-- WORK TO COMPLETE --
Reproduce every entry exactly as shown.

— start of LISTED RECORDS —

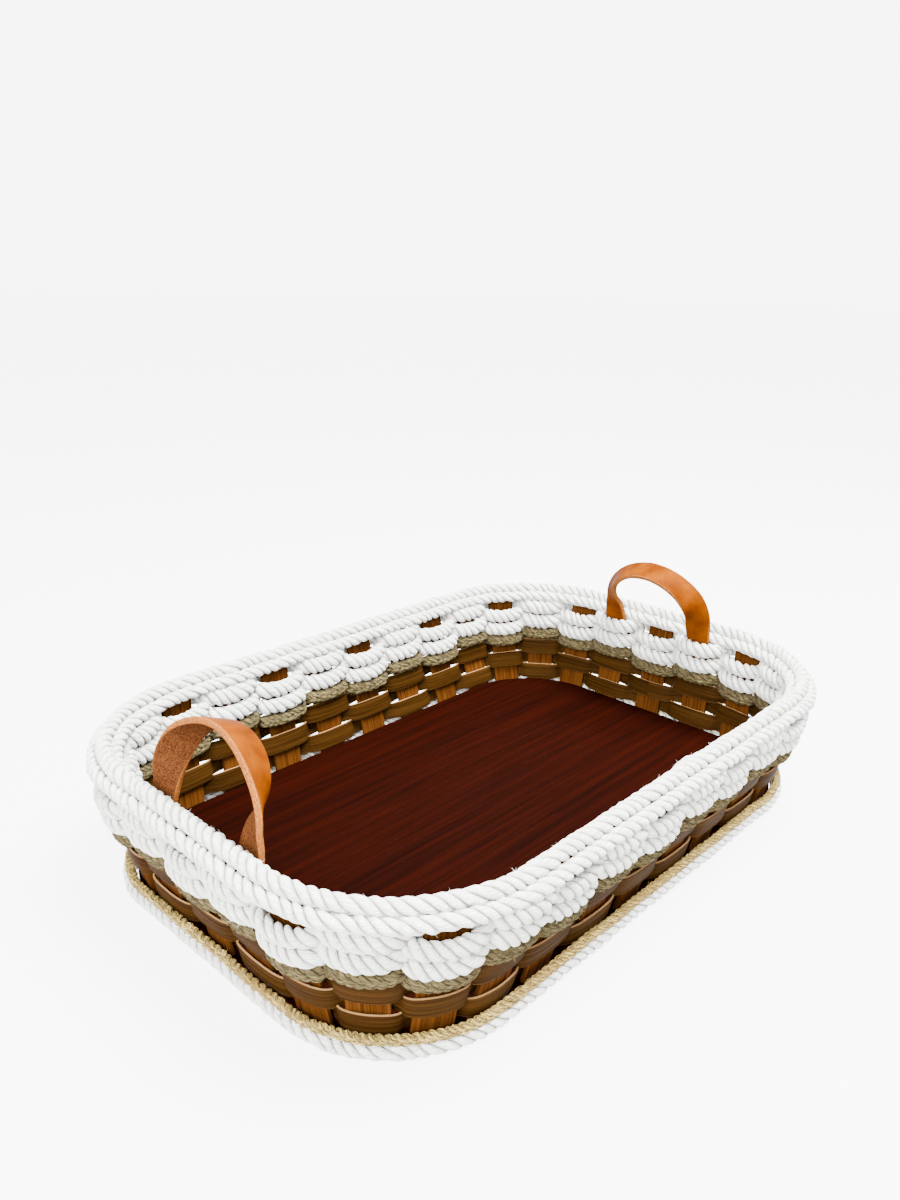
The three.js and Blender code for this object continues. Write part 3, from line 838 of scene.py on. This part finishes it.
def loose_hairs(name, grids, count, material, seed):
    """One mesh of hairs at random points of the ropes' grids, less those that reach the table."""
    random = np.random.default_rng(seed)
    picks = [(grid, *(random.integers(0, size, count) for size in grid.shape[:2])) for grid in grids]
    roots = np.concatenate([grid[rows, columns] for grid, rows, columns in picks])
    outward = unit(roots - np.concatenate([grid[rows].mean(1) for grid, rows, _ in picks]))
    direction = unit(outward + HAIR_SPREAD * random.normal(size=roots.shape))
    bend = unit(random.normal(size=roots.shape))
    length = HAIR_LENGTH * random.uniform(HAIR_SHORTEST, 1, len(roots))[:, None, None]
    s = HAIR_LEVELS[None, :, None]
    curve = s * direction[:, None] + s**2 / 2 * bend[:, None]
    middle = (roots - ROOT_DEPTH * outward)[:, None] + length * curve
    clear = middle[:, :, 2].min(1) > HAIR_CLEARANCE
    side = unit(np.cross(direction[clear], bend[clear]))
    second = unit(np.cross(direction[clear], side))
    angle = 2 * math.pi * np.arange(HAIR_SIDES)[:, None] / HAIR_SIDES
    ring = np.cos(angle) * side[:, None, None] + np.sin(angle) * second[:, None, None]
    thick = HAIR_RADIUS * (1 - HAIR_TAPER * s)[:, :, None]
    points = (middle[clear][:, :, None] + thick * ring).reshape(-1, 3)
    per_hair = len(HAIR_LEVELS) * HAIR_SIDES
    start = (np.arange(clear.sum()) * per_hair)[:, None, None]
    tube = grid_faces(len(HAIR_LEVELS), HAIR_SIDES, False)[:, ::-1]
    quads = (start + tube).reshape(-1, 4)
    ends = np.array([[0, 1, 2], [per_hair - 1, per_hair - 2, per_hair - 3]])
    caps = (start + ends).reshape(-1, 3)
    mesh = bpy.data.meshes.new(name)
    mesh.from_pydata((points * MM).tolist(), [], quads.tolist() + caps.tolist())
    mesh.materials.append(material)
    piece = add_object(name, mesh)
    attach(piece, "basket")
    print(name, clear.sum(), "hairs, volume", round(signed_volume(points, quads), 2), "mm3")


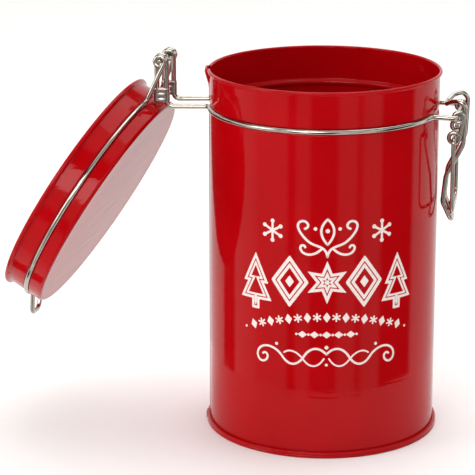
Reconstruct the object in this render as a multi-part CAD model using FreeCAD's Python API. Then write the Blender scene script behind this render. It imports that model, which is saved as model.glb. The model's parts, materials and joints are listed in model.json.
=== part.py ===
import FreeCAD, Part
import math
import os

# Clip-top storage tin: a round sheet-metal body, a slip-over cap held in a wire hoop,
# a wire hinge on the -X side and an over-centre wire latch on the +X side.
# Millimetres. The origin is the centre of the foot ring, on the surface the tin stands on.
# +Z is up, the hinge is at -X, the latch at +X, and the decorated front faces -Y.

# ---- driving dimensions --------------------------------------------------------------
WALL_RADIUS = 54.0          # outside of the body wall
BODY_HEIGHT = 174.0         # foot to the top of the mouth curl
SHEET = 0.5                 # tinplate, lacquer included
CURL_RADIUS = 0.8           # outside radius of the rolled mouth edge
SEAM_RADIUS = 55.6          # outside of the double seam at the foot
SEAM_HEIGHT = 2.9
BASE_PANEL_HEIGHT = 3.4     # underside of the base panel above the foot
SIDE_SEAM_WIDTH = 5.0
SIDE_SEAM_STEP = 0.35
SIDE_SEAM_ANGLE = 186.0     # degrees round from +X, between the hinge arms

SEAM_FIT = 0.03             # between the seam's hooked layers
FLANGE_GAP = 0.05           # between the wall's foot flange and the seam under it

NECK_Z = 155.7              # plane of the neck wire
NECK_PROUD = 0.15           # wire axis outside the wall
NECK_WIRE = 1.2             # wire radii
LID_WIRE = 1.15
HANDLE_WIRE = 1.1
EYE_WIRE = 1.0
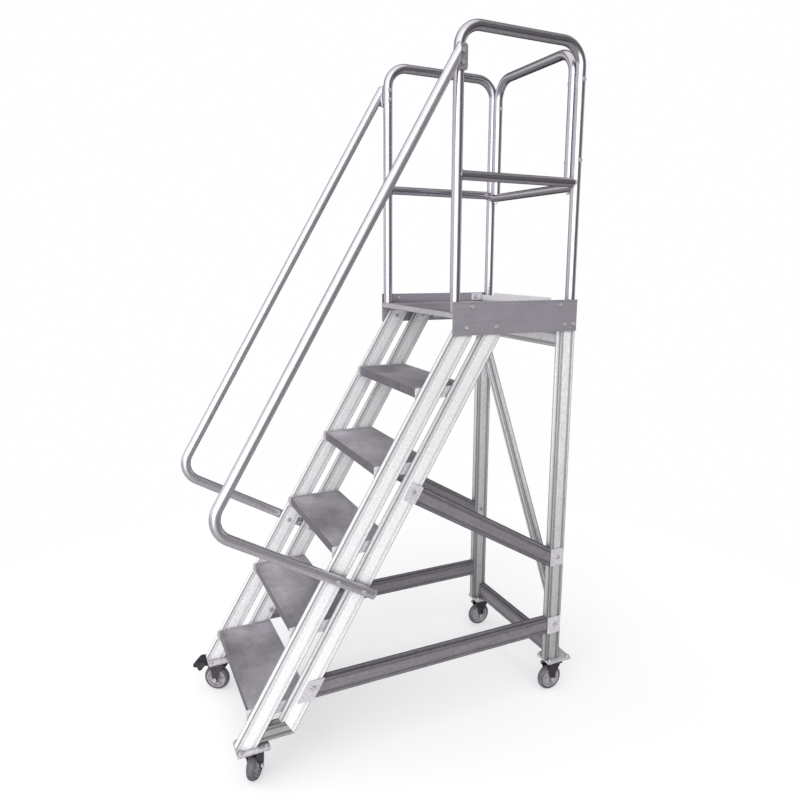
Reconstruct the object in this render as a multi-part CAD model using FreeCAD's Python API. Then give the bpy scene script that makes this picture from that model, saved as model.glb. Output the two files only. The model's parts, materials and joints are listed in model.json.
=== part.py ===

— end of LISTED RECORDS —

-- TASK SOLUTION --
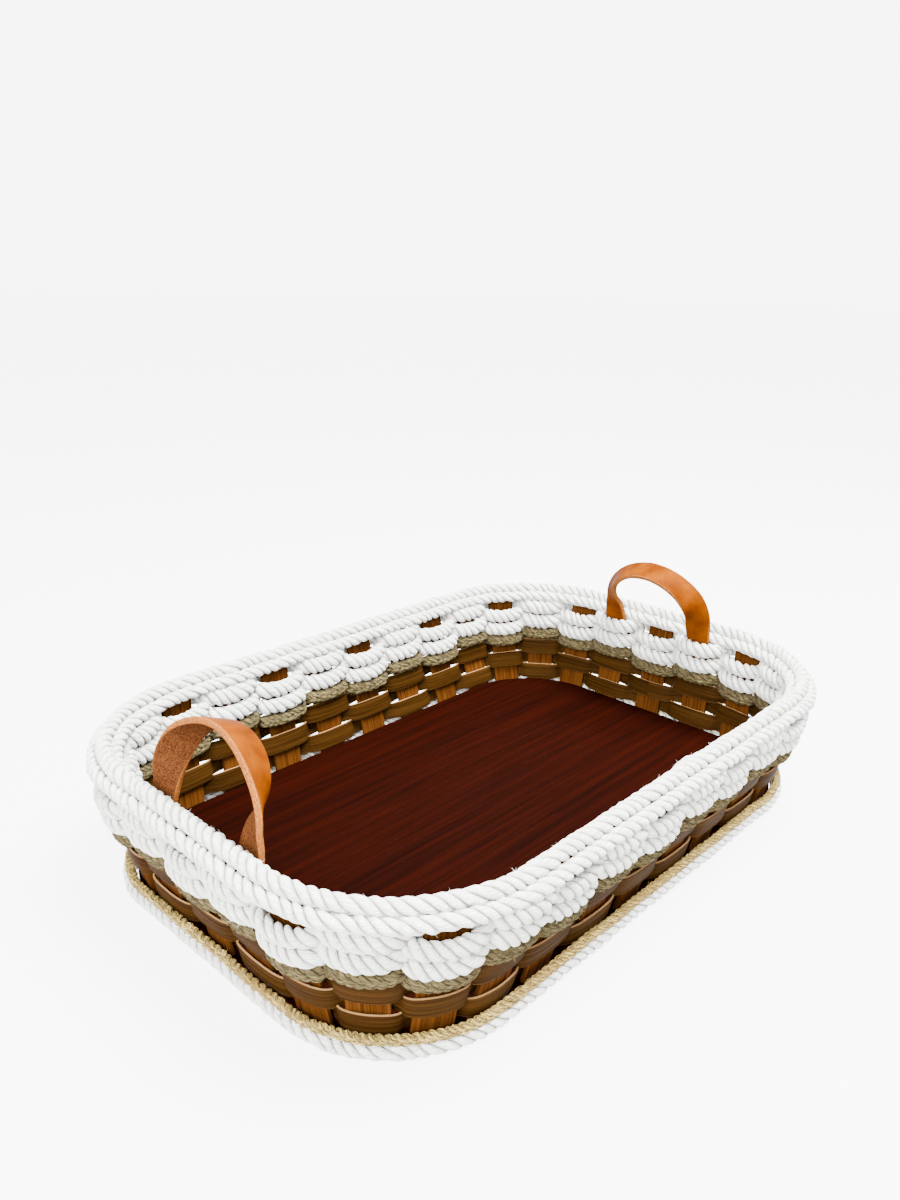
The three.js and Blender code for this object continues. Write part 3, from line 838 of scene.py on. This part finishes it.
def loose_hairs(name, grids, count, material, seed):
    """One mesh of hairs at random points of the ropes' grids, less those that reach the table."""
    random = np.random.default_rng(seed)
    picks = [(grid, *(random.integers(0, size, count) for size in grid.shape[:2])) for grid in grids]
    roots = np.concatenate([grid[rows, columns] for grid, rows, columns in picks])
    outward = unit(roots - np.concatenate([grid[rows].mean(1) for grid, rows, _ in picks]))
    direction = unit(outward + HAIR_SPREAD * random.normal(size=roots.shape))
    bend = unit(random.normal(size=roots.shape))
    length = HAIR_LENGTH * random.uniform(HAIR_SHORTEST, 1, len(roots))[:, None, None]
    s = HAIR_LEVELS[None, :, None]
    curve = s * direction[:, None] + s**2 / 2 * bend[:, None]
    middle = (roots - ROOT_DEPTH * outward)[:, None] + length * curve
    clear = middle[:, :, 2].min(1) > HAIR_CLEARANCE
    side = unit(np.cross(direction[clear], bend[clear]))
    second = unit(np.cross(direction[clear], side))
    angle = 2 * math.pi * np.arange(HAIR_SIDES)[:, None] / HAIR_SIDES
    ring = np.cos(angle) * side[:, None, None] + np.sin(angle) * second[:, None, None]
    thick = HAIR_RADIUS * (1 - HAIR_TAPER * s)[:, :, None]
    points = (middle[clear][:, :, None] + thick * ring).reshape(-1, 3)
    per_hair = len(HAIR_LEVELS) * HAIR_SIDES
    start = (np.arange(clear.sum()) * per_hair)[:, None, None]
    tube = grid_faces(len(HAIR_LEVELS), HAIR_SIDES, False)[:, ::-1]
    quads = (start + tube).reshape(-1, 4)
    ends = np.array([[0, 1, 2], [per_hair - 1, per_hair - 2, per_hair - 3]])
    caps = (start + ends).reshape(-1, 3)
    mesh = bpy.data.meshes.new(name)
    mesh.from_pydata((points * MM).tolist(), [], quads.tolist() + caps.tolist())
    mesh.materials.append(material)
    piece = add_object(name, mesh)
    attach(piece, "basket")
    print(name, clear.sum(), "hairs, volume", round(signed_volume(points, quads), 2), "mm3")


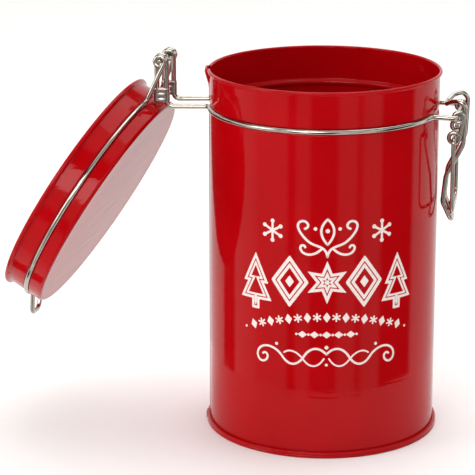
Reconstruct the object in this render as a multi-part CAD model using FreeCAD's Python API. Then write the Blender scene script behind this render. It imports that model, which is saved as model.glb. The model's parts, materials and joints are listed in model.json.
=== part.py ===
import FreeCAD, Part
import math
import os

# Clip-top storage tin: a round sheet-metal body, a slip-over cap held in a wire hoop,
# a wire hinge on the -X side and an over-centre wire latch on the +X side.
# Millimetres. The origin is the centre of the foot ring, on the surface the tin stands on.
# +Z is up, the hinge is at -X, the latch at +X, and the decorated front faces -Y.

# ---- driving dimensions --------------------------------------------------------------
WALL_RADIUS = 54.0          # outside of the body wall
BODY_HEIGHT = 174.0         # foot to the top of the mouth curl
SHEET = 0.5                 # tinplate, lacquer included
CURL_RADIUS = 0.8           # outside radius of the rolled mouth edge
SEAM_RADIUS = 55.6          # outside of the double seam at the foot
SEAM_HEIGHT = 2.9
BASE_PANEL_HEIGHT = 3.4     # underside of the base panel above the foot
SIDE_SEAM_WIDTH = 5.0
SIDE_SEAM_STEP = 0.35
SIDE_SEAM_ANGLE = 186.0     # degrees round from +X, between the hinge arms

SEAM_FIT = 0.03             # between the seam's hooked layers
FLANGE_GAP = 0.05           # between the wall's foot flange and the seam under it

NECK_Z = 155.7              # plane of the neck wire
NECK_PROUD = 0.15           # wire axis outside the wall
NECK_WIRE = 1.2             # wire radii
LID_WIRE = 1.15
HANDLE_WIRE = 1.1
EYE_WIRE = 1.0
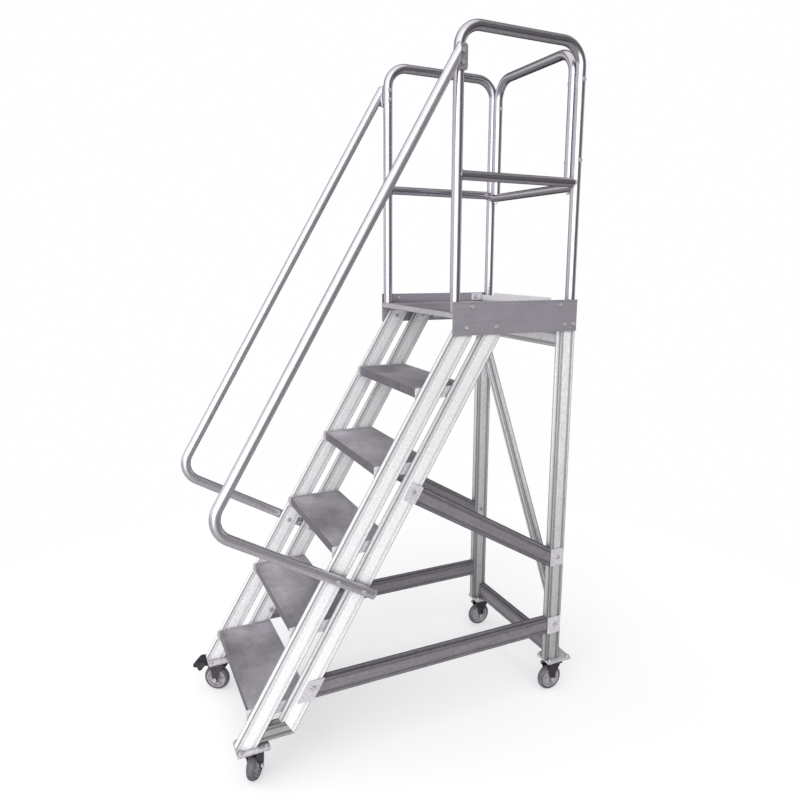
Reconstruct the object in this render as a multi-part CAD model using FreeCAD's Python API. Then give the bpy scene script that makes this picture from that model, saved as model.glb. Output the two files only. The model's parts, materials and joints are listed in model.json.
=== part.py ===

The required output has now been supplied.